There is more, but you get the gist.  This has nothing to do with how to write the business plan, how to "pitch," where to meet investors and how to network...those things you can do well or poorly, but if you cannot win the trust of an investor, it just does not matter.  And you cannot win the trust of an investor with a slick business plan, a well written and memorized elevator pitch, or a catchy one-pager.  Rather, you win the trust of an investor by building a credible business, and this is done one brick at a time, one handshake at a time, and one data point at a time.

One last thing:  Trust builds trust.  There is nothing that speaks to the credibility of a company or a CEO more than having a group of people who already trust you, and who do so enough to have their own skin in the game.  This especially can only really come from building a trustworthy and credible company, for otherwise those who trusted you once will start to disappear if you don't.

Another last thing:  Credible and trustworthy companies sometimes fail.  Never pretend they don't.

One, really final, last thing:  I have made mistakes in every point given above.  It is how I know them to be true--not because I am smart, but because I was once (well, several times) dumb.  I, for one, do not read blogs and believe what they say, so the only way for me to learn that a hammer can smash a thumb is by getting a smashed thumb.  Because of this, especially in a startup, there also has to be some level of forgiveness for mistakes built into the system.

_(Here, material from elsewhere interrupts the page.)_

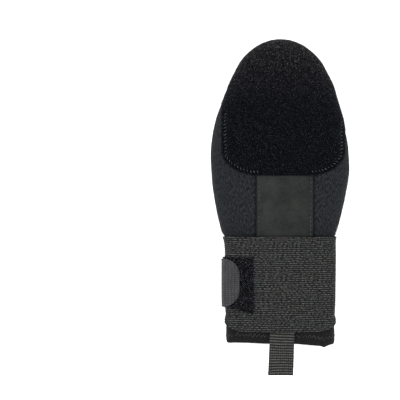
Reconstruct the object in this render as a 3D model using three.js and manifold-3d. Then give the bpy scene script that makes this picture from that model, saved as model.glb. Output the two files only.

It's not that you have to be perfect in everything, or that you have to get everything right or never find out that you were wrong.  It is more that you have to put being credible in front of winning a particular investment, in front of winning a particular sale to a particular customer; it is more that the means do not justify the end, and this has to be there in every decision, every email, every handshake. 

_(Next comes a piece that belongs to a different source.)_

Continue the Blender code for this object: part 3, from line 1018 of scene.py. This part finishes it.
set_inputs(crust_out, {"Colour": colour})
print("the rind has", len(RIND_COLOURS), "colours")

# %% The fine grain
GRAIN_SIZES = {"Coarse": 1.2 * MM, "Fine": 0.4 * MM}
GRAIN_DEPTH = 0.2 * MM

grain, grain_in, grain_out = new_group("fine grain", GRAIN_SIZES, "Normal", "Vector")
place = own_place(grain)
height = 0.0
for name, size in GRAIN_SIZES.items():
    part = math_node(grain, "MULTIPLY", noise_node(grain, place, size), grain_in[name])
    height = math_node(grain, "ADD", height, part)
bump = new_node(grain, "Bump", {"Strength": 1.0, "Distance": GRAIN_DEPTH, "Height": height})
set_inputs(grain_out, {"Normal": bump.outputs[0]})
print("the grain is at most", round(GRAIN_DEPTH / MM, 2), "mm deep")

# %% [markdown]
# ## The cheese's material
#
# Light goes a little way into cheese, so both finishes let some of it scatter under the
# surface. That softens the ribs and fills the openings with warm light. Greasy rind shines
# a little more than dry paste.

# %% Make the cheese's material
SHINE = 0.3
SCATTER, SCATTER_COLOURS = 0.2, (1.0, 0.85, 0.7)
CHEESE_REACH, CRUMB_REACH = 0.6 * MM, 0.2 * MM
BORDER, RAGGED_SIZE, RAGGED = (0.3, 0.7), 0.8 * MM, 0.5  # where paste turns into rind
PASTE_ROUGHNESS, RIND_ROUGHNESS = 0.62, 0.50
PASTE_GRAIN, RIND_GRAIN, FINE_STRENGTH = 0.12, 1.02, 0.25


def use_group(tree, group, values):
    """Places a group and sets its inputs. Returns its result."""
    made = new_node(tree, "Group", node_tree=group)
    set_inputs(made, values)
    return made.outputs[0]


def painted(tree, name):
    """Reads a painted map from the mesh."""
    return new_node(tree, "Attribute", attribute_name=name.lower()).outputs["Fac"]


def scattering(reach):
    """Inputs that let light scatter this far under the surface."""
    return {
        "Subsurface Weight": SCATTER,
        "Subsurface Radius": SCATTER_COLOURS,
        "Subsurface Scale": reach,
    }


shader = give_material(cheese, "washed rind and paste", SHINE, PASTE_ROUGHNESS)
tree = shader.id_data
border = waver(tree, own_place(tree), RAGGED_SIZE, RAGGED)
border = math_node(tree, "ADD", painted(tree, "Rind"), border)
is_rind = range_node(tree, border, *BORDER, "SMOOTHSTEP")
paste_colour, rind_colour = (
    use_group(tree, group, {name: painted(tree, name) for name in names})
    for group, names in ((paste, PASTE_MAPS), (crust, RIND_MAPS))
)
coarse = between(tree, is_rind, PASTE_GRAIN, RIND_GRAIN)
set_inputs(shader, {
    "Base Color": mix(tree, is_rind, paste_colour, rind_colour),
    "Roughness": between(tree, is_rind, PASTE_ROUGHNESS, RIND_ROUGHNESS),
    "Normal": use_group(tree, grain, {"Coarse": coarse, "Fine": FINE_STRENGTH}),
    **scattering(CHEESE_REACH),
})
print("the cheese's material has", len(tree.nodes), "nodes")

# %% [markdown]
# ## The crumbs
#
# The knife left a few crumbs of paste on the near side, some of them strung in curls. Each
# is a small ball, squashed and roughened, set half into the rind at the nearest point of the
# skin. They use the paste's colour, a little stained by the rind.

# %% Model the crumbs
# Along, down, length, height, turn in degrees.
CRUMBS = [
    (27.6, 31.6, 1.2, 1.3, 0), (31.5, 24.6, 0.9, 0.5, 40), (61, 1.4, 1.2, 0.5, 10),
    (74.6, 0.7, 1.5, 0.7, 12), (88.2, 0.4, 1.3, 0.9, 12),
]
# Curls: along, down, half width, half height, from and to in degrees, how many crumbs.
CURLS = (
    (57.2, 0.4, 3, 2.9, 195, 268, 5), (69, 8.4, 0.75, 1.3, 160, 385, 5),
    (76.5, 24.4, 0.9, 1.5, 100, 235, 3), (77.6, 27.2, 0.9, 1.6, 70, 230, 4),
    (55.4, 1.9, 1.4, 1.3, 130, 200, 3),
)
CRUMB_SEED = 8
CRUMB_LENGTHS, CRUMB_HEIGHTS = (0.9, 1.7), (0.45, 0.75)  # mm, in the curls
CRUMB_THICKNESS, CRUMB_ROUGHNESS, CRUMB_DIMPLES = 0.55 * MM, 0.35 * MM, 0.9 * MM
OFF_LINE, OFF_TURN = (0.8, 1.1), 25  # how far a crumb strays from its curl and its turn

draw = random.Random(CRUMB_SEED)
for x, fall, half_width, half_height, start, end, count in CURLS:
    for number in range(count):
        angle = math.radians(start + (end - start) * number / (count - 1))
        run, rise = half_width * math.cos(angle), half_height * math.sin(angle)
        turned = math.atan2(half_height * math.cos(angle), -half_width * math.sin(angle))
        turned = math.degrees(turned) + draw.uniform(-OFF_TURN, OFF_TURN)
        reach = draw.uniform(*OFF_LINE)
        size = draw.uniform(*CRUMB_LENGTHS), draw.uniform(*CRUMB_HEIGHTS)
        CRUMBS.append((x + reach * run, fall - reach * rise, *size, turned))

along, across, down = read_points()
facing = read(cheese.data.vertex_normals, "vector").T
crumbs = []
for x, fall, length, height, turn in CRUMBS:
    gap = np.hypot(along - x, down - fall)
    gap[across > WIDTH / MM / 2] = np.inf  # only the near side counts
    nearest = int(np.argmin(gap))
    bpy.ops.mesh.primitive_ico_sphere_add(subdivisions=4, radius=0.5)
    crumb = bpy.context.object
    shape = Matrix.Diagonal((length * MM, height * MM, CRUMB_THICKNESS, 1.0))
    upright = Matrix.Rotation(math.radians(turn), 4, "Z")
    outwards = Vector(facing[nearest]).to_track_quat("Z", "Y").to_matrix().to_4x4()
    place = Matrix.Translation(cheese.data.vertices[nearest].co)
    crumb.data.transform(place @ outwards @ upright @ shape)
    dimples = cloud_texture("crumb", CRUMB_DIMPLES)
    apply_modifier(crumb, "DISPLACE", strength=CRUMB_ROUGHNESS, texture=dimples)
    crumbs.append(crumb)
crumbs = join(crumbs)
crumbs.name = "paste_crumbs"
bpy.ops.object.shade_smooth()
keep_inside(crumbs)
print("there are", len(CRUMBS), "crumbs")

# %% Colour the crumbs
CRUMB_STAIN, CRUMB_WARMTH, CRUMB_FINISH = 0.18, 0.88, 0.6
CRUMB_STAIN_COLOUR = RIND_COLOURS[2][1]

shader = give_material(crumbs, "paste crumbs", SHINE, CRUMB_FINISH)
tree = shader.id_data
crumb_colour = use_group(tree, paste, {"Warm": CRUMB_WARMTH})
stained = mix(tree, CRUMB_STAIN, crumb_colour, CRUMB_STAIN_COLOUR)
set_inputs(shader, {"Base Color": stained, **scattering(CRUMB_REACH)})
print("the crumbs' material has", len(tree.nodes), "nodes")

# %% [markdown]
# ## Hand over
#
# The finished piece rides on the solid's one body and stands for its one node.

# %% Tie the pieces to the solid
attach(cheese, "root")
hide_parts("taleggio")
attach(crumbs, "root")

I'm not perfect in this respect, and there are people who have spend a lot of time hunting down and examining my flaws, and pointing them out to me in excruciating detail.  Where they have found them are areas where I have failed, where I have smashed my thumb, and so am now able to write about it.  All I can do is acknowledge them, admit that I am not proud, and say, "It is what it is."  And then find a way to deal with it and make sure it does not happen again.